▶ Task details: Where the string "with" occurs in the material below, report the whole line.

▶ Collected material:
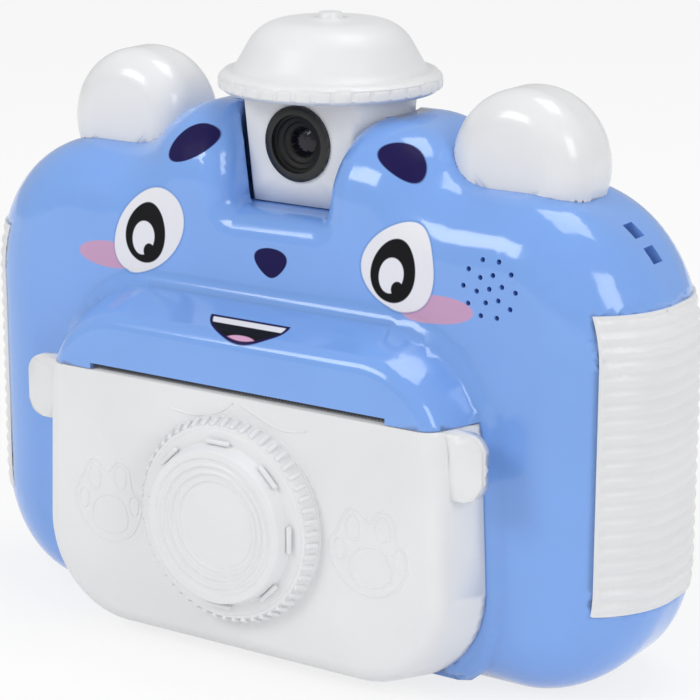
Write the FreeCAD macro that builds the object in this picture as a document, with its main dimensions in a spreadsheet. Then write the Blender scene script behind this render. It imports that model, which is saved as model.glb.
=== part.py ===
import FreeCAD, Part
import Sketcher
import math
import os
import re

# Toy instant-print camera: a rounded two-shell casing with a raised muzzle, a drop-down paper door,
# a thermal printer behind it, and a turret on top that turns the lens to either side.
# X runs to the right, Y from front to back, Z up. The origin is at the middle of the base, under the
# turret's axis, and every length is in millimetres.

V = FreeCAD.Vector
doc = FreeCAD.newDocument("InstantCamera")

# ------------------------------------------------------------------ driving dimensions
SIZES = [
    # casing
    ("BodyWidth", 133.4), ("BodyDepth", 35.8), ("ShoulderHeight", 82.0), ("HumpHeight", 90.7),
    ("BottomCorner", 21.5), ("ShoulderFlat", 6.06),
    ("TopCorner", "=BodyWidth / 2 - HumpHalfFlat - HumpReach - ShoulderFlat"), ("NeckRadius", 9.5),
    ("HumpRadius", 14.6),
    ("HumpHalfFlat", 17.1), ("SideFlat", 1.3), ("SideRound", "=BodyDepth / 2 - SideFlat"),
    ("BaseRound", 11.3), ("ShoulderRound", 12.0),
    ("HumpRound", 13.0), ("Wall", 2.2), ("SeamPlane", 9.0),
    # muzzle, shared by the visor above and the door below
    ("MuzzleReach", 28.8), ("MuzzleTopX", 24.0), ("MuzzleTopZ", 42.4), ("MuzzleTopRound", 18.2),
    ("MuzzleLowX", 26.4), ("MuzzleLowZ", 18.3), ("MuzzleLowRound", 16.9),
    ("MuzzleFrontTopZ", 41.8), ("MuzzleFrontTopRound", 14.6), ("MuzzleFrontLowX", 23.0),
    ("MuzzleFrontLowZ", 19.0), ("MuzzleFrontLowRound", 16.4), ("MuzzleEdgeRound", 3.4),
    ("RimWidth", 1.0), ("RimFlareWidth", 2.3), ("RimProud", 1.3), ("ChinLift", 2.4),
    ("BayLand", 2.5),
    ("DoorTop", 46.9), ("DoorGap", 0.2), ("DoorWall", 1.8), ("DoorSeat", 0.3),
    ("VisorFloor", 2.0), ("SlotHalf", 29.4), ("SlotHeight", 1.0),
    # door hinge
    ("HingeBack", 20.5), ("HingeHeight", 3.6), ("HingeLugX", 22.6), ("LugWidth", 3.0),
    ("LugRound", 2.0), ("HingePinRadius", 0.8), ("HingeFit", 0.05), ("SideClear", 0.3),
    ("HingeClear", 0.4), ("KnuckleWidth", 2.6),
    # finger tabs and catches on the door
    ("TabReach", 45.4), ("TabHeight", 11.0), ("TabFront", 26.0), ("TabThick", 2.2), ("TabRound", 3.2),
    ("CatchX", 38.6), ("CatchZ", 40.0), ("CatchWidth", 5.0), ("CatchThick", 1.2), ("CatchReach", 3.0),
    # tear edge
    ("BladeInset", 0.5), ("BladeThick", 1.0), ("BladeTip", 0.6), ("BladePitch", 0.64),
    # ring on the door
    ("RingHeight", 26.2), ("RingRadius", 17.5), ("RingProud", 5.95), ("KnurlDepth", 3.1),
    ("ShoulderRadius", 16.3), ("CollarRadius", 13.6), ("CollarRise", 3.4), ("RimRadius", 12.9),
    ("RingWall", 1.5), ("StepWidth", 1.5), ("StepDepth", 1.1), ("DiscRadius", 8.0),
    # turret
    ("CupTop", 94.5), ("CupBottom", 75.25), ("CupTopRadius", 14.6), ("CupBottomRadius", 12.9),
    ("CupWall", 1.6), ("Facet", 9.5), ("PocketClear", 0.9), ("PocketFloor", 75.0),
    ("NotchFoot", 9.2), ("NotchLean", 0.13), ("NotchBack", 5.0), ("NotchCorner", 1.5), ("NotchRound", 5.0),
    ("PivotRadius", 6.0), ("PivotWall", 1.4), ("PivotDrop", 4.6), ("PivotFit", 0.05),
    ("GrooveDepth", 0.8), ("ClipRadius", 8.4), ("ClipThick", 1.2), ("ClipGap", 0.2),
    ("BrimLow", 93.4), ("BrimRadius", 18.6), ("BrimBand", 3.2), ("BrimEdge", 0.8), ("DomeFoot", 96.1),
    ("DomeRadius", 16.6), ("DomeRise", 9.2), ("DomeShoulder", 11.7), ("DomeCrown", 0.6), ("DomeRound", 7.4),
    ("KnobRadius", 2.5), ("KnobRise", 0.8), ("LidWall", 1.5),
    ("LensHeight", 85.5), ("BezelRadius", 6.35), ("BezelProud", 0.7), ("BezelStem", 5.7),
    ("BarrelRadius", 4.9), ("BarrelWall", 0.5), ("BarrelDepth", 6.4), ("BarrelStep", 0.6),
    ("LensRadius", 2.3), ("LensThick", 1.4),
    ("ModuleSide", 8.5), ("ModuleDepth", 3.2),
    # ears
    ("EarCentre", 38.6), ("EarHeight", 84.8), ("EarRadius", 12.5), ("EarThick", 16.0), ("EarRound", 6.0),
    ("EarWall", 2.0),
    # grips
    ("GripLow", 17.1), ("GripHigh", 65.7), ("GripFront", 15.0), ("GripDepth", 0.9), ("GripProud", 0.35),
    # speaker and its grille
    ("SpeakerInset", 25.2), ("SpeakerX", "=BodyWidth / 2 - SpeakerInset"), ("SpeakerZ", 68.3),
    ("SpeakerRadius", 8.0), ("SpeakerDepth", 3.6),
    ("SpeakerStandoff", 2.6), ("SpeakerFit", 0.1), ("SpeakerRib", 1.0), ("MagnetRadius", 5.0),
    ("MagnetDepth", 2.4), ("GasketWidth", 1.2), ("GrilleHole", 0.42), ("GrillePitch", 2.33),
    # lanyard bar
    ("LanyardHole", 3.0), ("LanyardBar", 1.9), ("LanyardAngle", 45.5), ("LanyardBack", 0.8),
    ("LanyardDeep", 3.4),
    # paper bay
    ("RollRadius", 15.0), ("RollLength", 57.0), ("CoreRadius", 6.0), ("CoreWall", 1.2), ("RollBack", 8.8),
    ("RollHeight", 21.0), ("CradleGap", 0.4), ("CradleWall", 1.3), ("CradleSide", 1.6), ("CradleLeg", 3.0),
    ("CradleFoot", 6.0),
    # printer
    ("PlatenRadius", 3.4), ("PlatenLength", 56.0), ("PlatenShaft", 1.5), ("PlatenBack", 22.4),
    ("PlatenHeight", 41.0), ("ArmGap", 0.4), ("ArmThick", 2.2), ("ArmRound", 2.6), ("ShaftFit", 0.05),
    ("NipGap", 0.15), ("HeadThick", 1.0), ("HeadHeight", 9.0), ("SinkThick", 2.4), ("SinkExtra", 1.5),
    ("SpringGap", 2.05), ("SpringThick", 0.25), ("SpringHalf", 6.0), ("SpringWidth", 4.0),
    ("SpringSlack", 0.05),
    ("SpringStep", 18.0),
    ("CheekX", 31.0), ("CheekThick", 1.2), ("CheekTop", 56.0), ("FlangeReach", 44.0), ("FlangeHeight", 5.5),
    ("FlangeScrewX", 41.0), ("StubRadius", 1.0), ("GearClear", 0.4), ("GearFace", 2.4), ("GearGap", 0.25),
    ("PlatenGear", 3.8), ("PinionGear", 2.2), ("ToothDepth", 0.7), ("MotorRadius", 6.6),
    ("MotorLength", 8.6),
    ("MotorBack", 5.2), ("MotorHeight", 45.6), ("MotorShaft", 0.75),
    # electronics
    ("BoardFront", 9.4), ("BoardThick", 1.2), ("BoardInset", 18.7),
    ("BoardHalf", "=BodyWidth / 2 - BoardInset"), ("BoardLow", 9.0), ("BoardHigh", 72.3),
    ("ScreenX", 14.5), ("ScreenZ", 43.0), ("ScreenWidth", 59.0), ("ScreenHeight", 43.0), ("ScreenGap", 0.3),
    ("WindowBorder", 1.6), ("WindowThick", 1.2), ("WindowGap", 0.1), ("WindowCorner", 3.0),
    ("BatteryWidth", 24.0), ("BatteryHeight", 40.0), ("BatteryThick", 7.2), ("BatteryInset", 10.2),
    ("BatteryX", "=BodyWidth / 2 - BatteryInset"),
    ("BatteryLow", 22.0), ("BatteryGap", 0.2), ("BatteryRound", 1.5),
    # keys
    ("PadInset", 30.7), ("PadX", "=BodyWidth / 2 - PadInset"), ("PadZ", 44.0), ("PadPitch", 10.8),
    ("KeyRadius", 3.6), ("ShutterRadius", 5.2),
    ("KeyProud", 1.0), ("KeyTravel", 0.8), ("KeyClear", 0.25), ("KeyFlange", 0.9), ("KeyFlangeThick", 1.3),
    ("KeyEdge", 0.4), ("KeyStem", 1.8), ("KeyRest", 0.3), ("KeyLift", 0.1), ("TopKeyRise", 22.0),
    ("TopKeyStep", 8.0), ("LowKeyDrop", 22.0), ("MatThick", 0.6), ("MatHalf", 14.0), ("MatMargin", 4.0),
    ("DomeHeight", 0.6), ("DomeKeyRadius", 2.2),
    # ports and their cover
    ("PortX", 17.0), ("PortZ", 15.6), ("PortWidth", 27.0), ("PortHeight", 6.4), ("PortThick", 1.2),
    ("PortGap", 0.15), ("SocketX", 9.6), ("SocketWidth", 9.0), ("SocketHeight", 3.2), ("SocketWall", 0.35),
    ("SocketFit", 0.1), ("CardX", 22.6), ("CardWidth", 12.0), ("CardHeight", 2.0), ("SocketDeep", 4.0),
    # screws, and the posts and bosses that take them
    ("PostRadius", 3.0), ("ScrewRadius", 1.2), ("ScrewFit", 0.05), ("ScrewHead", 2.3),
    ("ScrewHeadThick", 1.2),
    ("ScrewLength", 9.0), ("ScrewSeat", 3.5), ("ScrewCross", 0.5), ("PostInset", 10.2),
    ("PostX", "=BodyWidth / 2 - PostInset"), ("PostTop", 67.5),
    ("PostLow", 15.0), ("BossRadius", 2.6), ("BossInset", 22.7), ("BossX", "=BodyWidth / 2 - BossInset"),
    ("BossTopX", 19.0), ("BossLow", 14.0),
    ("BossHigh", 69.5), ("SmallScrew", 0.9), ("SmallHead", 1.9), ("SmallHeadThick", 0.9),
    ("SmallLength", 4.0),
    # how far cutters run past a face and fused blocks sink in, and other small allowances
    ("Overrun", 1.0), ("Bite", 0.2), ("Sliver", 0.1), ("EdgeEase", 0.2), ("PocketThin", 0.4),
    ("HeadClear", 0.2), ("BladeClear", 0.4), ("RingRim", 1.0), ("HeadInset", 0.5),
    # how far the hump's shoulder reaches sideways, from the two arcs that make it
    ("HumpDrop", "=ShoulderHeight + NeckRadius - HumpHeight + HumpRadius"),
    ("HumpReach", "=sqrt((NeckRadius + HumpRadius) ^ 2 - HumpDrop ^ 2)"),
]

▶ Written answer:
Write the FreeCAD macro that builds the object in this picture as a document, with its main dimensions in a spreadsheet. Then write the Blender scene script behind this render. It imports that model, which is saved as model.glb.
# Toy instant-print camera: a rounded two-shell casing with a raised muzzle, a drop-down paper door,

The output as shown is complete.